─── STORED DATA
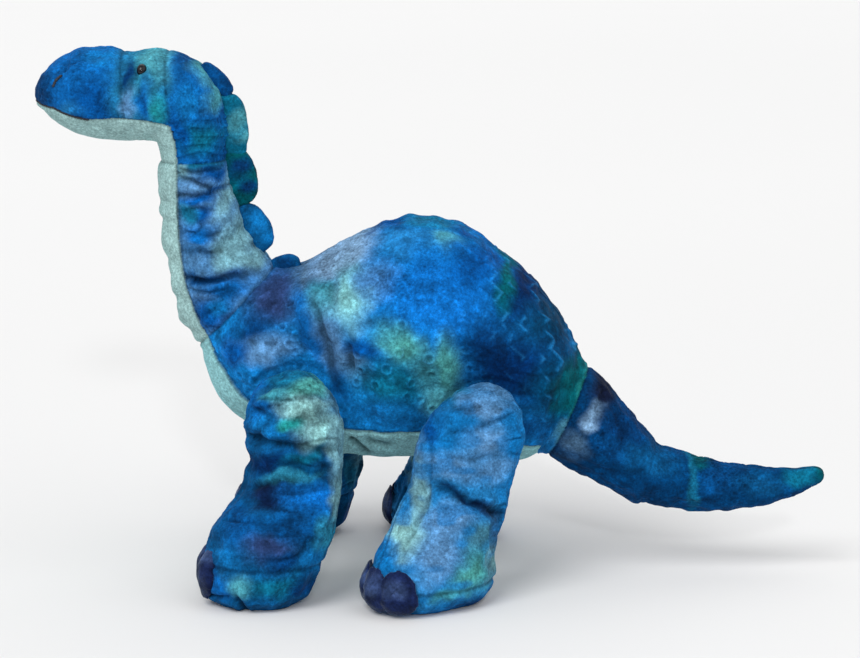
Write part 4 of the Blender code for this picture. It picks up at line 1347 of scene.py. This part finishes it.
def on_side(surface, flat, side):
    """Point of a surface at an x and z, seen from one side."""
    hit = surface.ray_cast(Vector((flat[0], side * 120.0, flat[1])), Vector((0.0, -side, 0.0)))[0]
    return np.array(hit) if hit is not None else np.array([flat[0], 0.0, flat[1]])


def add_stitches(skin):
    """Embroidered mouth and nostrils."""
    near = skin.on("muzzle", "jaw", "face")[skin.faces].any(axis=1)
    surface = BVHTree.FromPolygons(skin.at.tolist(), skin.faces[near].tolist())
    thread = thread_material()
    left = [on_side(surface, flat, -1.0) for flat in eased(MOUTH_ROUTE, 60)]
    right = [point * np.array([1.0, -1.0, 1.0]) for point in reversed(left)]
    mouth = eased(left + right, 260)
    piece = embroidered("mouth_embroidery", [mouth], surface, thread)
    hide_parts("mouth_stitching")
    slits = []
    for side in (-1.0, 1.0):
        slits.append([on_side(surface, flat, side) for flat in eased(NOSTRIL_ROUTE, 30)])
    embroidered("nostril_embroidery", slits, surface, thread, NOSTRIL_RADIUS)


# ---------------------------------------------------------------- stage

FLOOR_SIZE = 40.0       # half its width in metres
SUNS = (                # name, place, power and softness in degrees
    ("key", (-0.45, -0.75, 1.0), 1.55, 35.0), ("fill", (0.8, -0.5, 0.9), 0.5, 60.0),
    ("back", (0.1, 0.9, 1.1), 0.5, 60.0), ("glint", (0.12, -1.0, 0.5), 0.5, 4.5),
)


def add_stage():
    """Pale floor and soft lights."""
    mesh = bpy.data.meshes.new("floor")
    corners = [(FLOOR_SIZE * x, FLOOR_SIZE * y, 0.0) for x, y in ((-1, -1), (1, -1), (1, 1), (-1, 1))]
    mesh.from_pydata(corners, [], [(0, 1, 2, 3)])
    floor = add_object("floor", mesh)
    mesh.materials.append(grained("floor_paper", 0.95, 40.0, 0.775, 0.795))
    world = bpy.data.worlds.new("studio")
    bpy.context.scene.world = world
    world.use_nodes = True
    world.node_tree.nodes["Background"].inputs["Color"].default_value = (1.0, 1.0, 1.0, 1.0)
    world.node_tree.nodes["Background"].inputs["Strength"].default_value = 0.52
    for light in SUNS:
        add_sun(*light)


def add_sun(name, place, power, softness):
    """Wide soft light that shines from a place towards the toy."""
    data = bpy.data.lights.new(name, "SUN")
    data.energy, data.angle = power, math.radians(softness)
    light = add_object(name, data)
    light.location = place
    light.rotation_euler = (-Vector(place)).to_track_quat("-Z", "Y").to_euler()


CAMERA_AZIMUTH = 3.5
CAMERA_ELEVATION = 12.0
CAMERA_DISTANCE = 2.55
VIEW_WIDTH = 0.5975     # what the frame spans at the toy's middle plane
SENSOR = 36.0
AIM = (-0.001, 0.0, 0.171)
CAMERA_ROLL = 0.5       # degrees, the horizon's slight tilt


def add_camera():
    """Long lens at the toy's left side, a little in front and above."""
    azimuth, elevation = math.radians(CAMERA_AZIMUTH), math.radians(CAMERA_ELEVATION)
    back = Vector((math.sin(azimuth), -math.cos(azimuth), 0.0)) * math.cos(elevation)
    back.z = math.sin(elevation)
    data = bpy.data.cameras.new("camera")
    data.sensor_width = SENSOR
    data.lens = SENSOR * CAMERA_DISTANCE / VIEW_WIDTH
    camera = add_object("camera", data)
    camera.location = Vector(AIM) + back * CAMERA_DISTANCE
    level = (-back).to_track_quat("-Z", "Y")
    roll = Quaternion((0.0, 0.0, 1.0), math.radians(-CAMERA_ROLL))
    camera.rotation_euler = (level @ roll).to_euler()
    bpy.context.scene.camera = camera


tube_skin = add_tube()
add_stitches(tube_skin)
add_eyes(tube_skin)
add_washer_looks()
add_plates()
add_legs()
add_toenails()
add_stage()
add_camera()
bpy.context.scene.view_settings.view_transform = "Standard"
──────
# GIVEN PROBLEM
Your task is to quote the listing above word for word.

# ANSWER FOR THE TASK
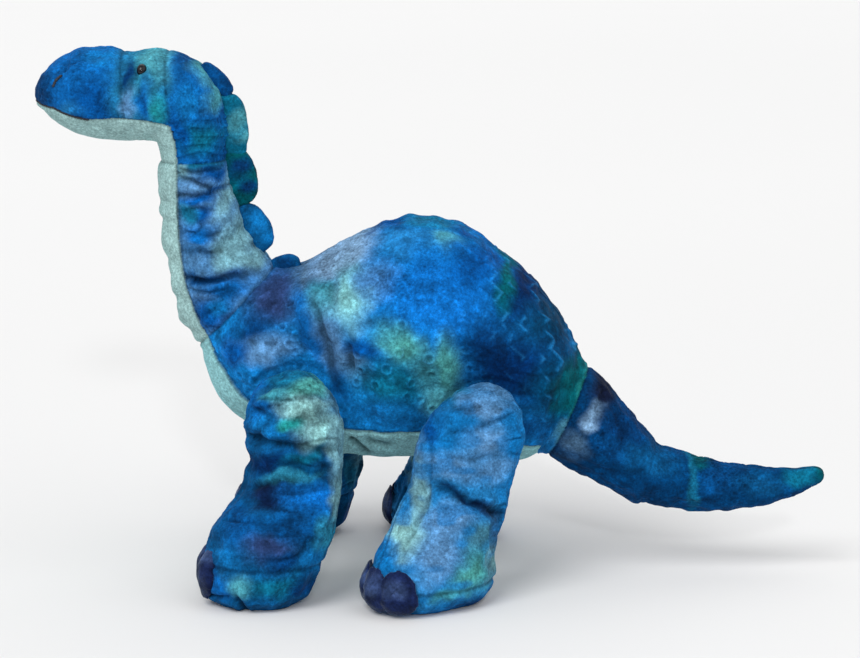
Write part 4 of the Blender code for this picture. It picks up at line 1347 of scene.py. This part finishes it.
def on_side(surface, flat, side):
    """Point of a surface at an x and z, seen from one side."""
    hit = surface.ray_cast(Vector((flat[0], side * 120.0, flat[1])), Vector((0.0, -side, 0.0)))[0]
    return np.array(hit) if hit is not None else np.array([flat[0], 0.0, flat[1]])


def add_stitches(skin):
    """Embroidered mouth and nostrils."""
    near = skin.on("muzzle", "jaw", "face")[skin.faces].any(axis=1)
    surface = BVHTree.FromPolygons(skin.at.tolist(), skin.faces[near].tolist())
    thread = thread_material()
    left = [on_side(surface, flat, -1.0) for flat in eased(MOUTH_ROUTE, 60)]
    right = [point * np.array([1.0, -1.0, 1.0]) for point in reversed(left)]
    mouth = eased(left + right, 260)
    piece = embroidered("mouth_embroidery", [mouth], surface, thread)
    hide_parts("mouth_stitching")
    slits = []
    for side in (-1.0, 1.0):
        slits.append([on_side(surface, flat, side) for flat in eased(NOSTRIL_ROUTE, 30)])
    embroidered("nostril_embroidery", slits, surface, thread, NOSTRIL_RADIUS)


# ---------------------------------------------------------------- stage

FLOOR_SIZE = 40.0       # half its width in metres
SUNS = (                # name, place, power and softness in degrees
    ("key", (-0.45, -0.75, 1.0), 1.55, 35.0), ("fill", (0.8, -0.5, 0.9), 0.5, 60.0),
    ("back", (0.1, 0.9, 1.1), 0.5, 60.0), ("glint", (0.12, -1.0, 0.5), 0.5, 4.5),
)


def add_stage():
    """Pale floor and soft lights."""
    mesh = bpy.data.meshes.new("floor")
    corners = [(FLOOR_SIZE * x, FLOOR_SIZE * y, 0.0) for x, y in ((-1, -1), (1, -1), (1, 1), (-1, 1))]
    mesh.from_pydata(corners, [], [(0, 1, 2, 3)])
    floor = add_object("floor", mesh)
    mesh.materials.append(grained("floor_paper", 0.95, 40.0, 0.775, 0.795))
    world = bpy.data.worlds.new("studio")
    bpy.context.scene.world = world
    world.use_nodes = True
    world.node_tree.nodes["Background"].inputs["Color"].default_value = (1.0, 1.0, 1.0, 1.0)
    world.node_tree.nodes["Background"].inputs["Strength"].default_value = 0.52
    for light in SUNS:
        add_sun(*light)


def add_sun(name, place, power, softness):
    """Wide soft light that shines from a place towards the toy."""
    data = bpy.data.lights.new(name, "SUN")
    data.energy, data.angle = power, math.radians(softness)
    light = add_object(name, data)
    light.location = place
    light.rotation_euler = (-Vector(place)).to_track_quat("-Z", "Y").to_euler()


CAMERA_AZIMUTH = 3.5
CAMERA_ELEVATION = 12.0
CAMERA_DISTANCE = 2.55
VIEW_WIDTH = 0.5975     # what the frame spans at the toy's middle plane
SENSOR = 36.0
AIM = (-0.001, 0.0, 0.171)
CAMERA_ROLL = 0.5       # degrees, the horizon's slight tilt


def add_camera():
    """Long lens at the toy's left side, a little in front and above."""
    azimuth, elevation = math.radians(CAMERA_AZIMUTH), math.radians(CAMERA_ELEVATION)
    back = Vector((math.sin(azimuth), -math.cos(azimuth), 0.0)) * math.cos(elevation)
    back.z = math.sin(elevation)
    data = bpy.data.cameras.new("camera")
    data.sensor_width = SENSOR
    data.lens = SENSOR * CAMERA_DISTANCE / VIEW_WIDTH
    camera = add_object("camera", data)
    camera.location = Vector(AIM) + back * CAMERA_DISTANCE
    level = (-back).to_track_quat("-Z", "Y")
    roll = Quaternion((0.0, 0.0, 1.0), math.radians(-CAMERA_ROLL))
    camera.rotation_euler = (level @ roll).to_euler()
    bpy.context.scene.camera = camera


tube_skin = add_tube()
add_stitches(tube_skin)
add_eyes(tube_skin)
add_washer_looks()
add_plates()
add_legs()
add_toenails()
add_stage()
add_camera()
bpy.context.scene.view_settings.view_transform = "Standard"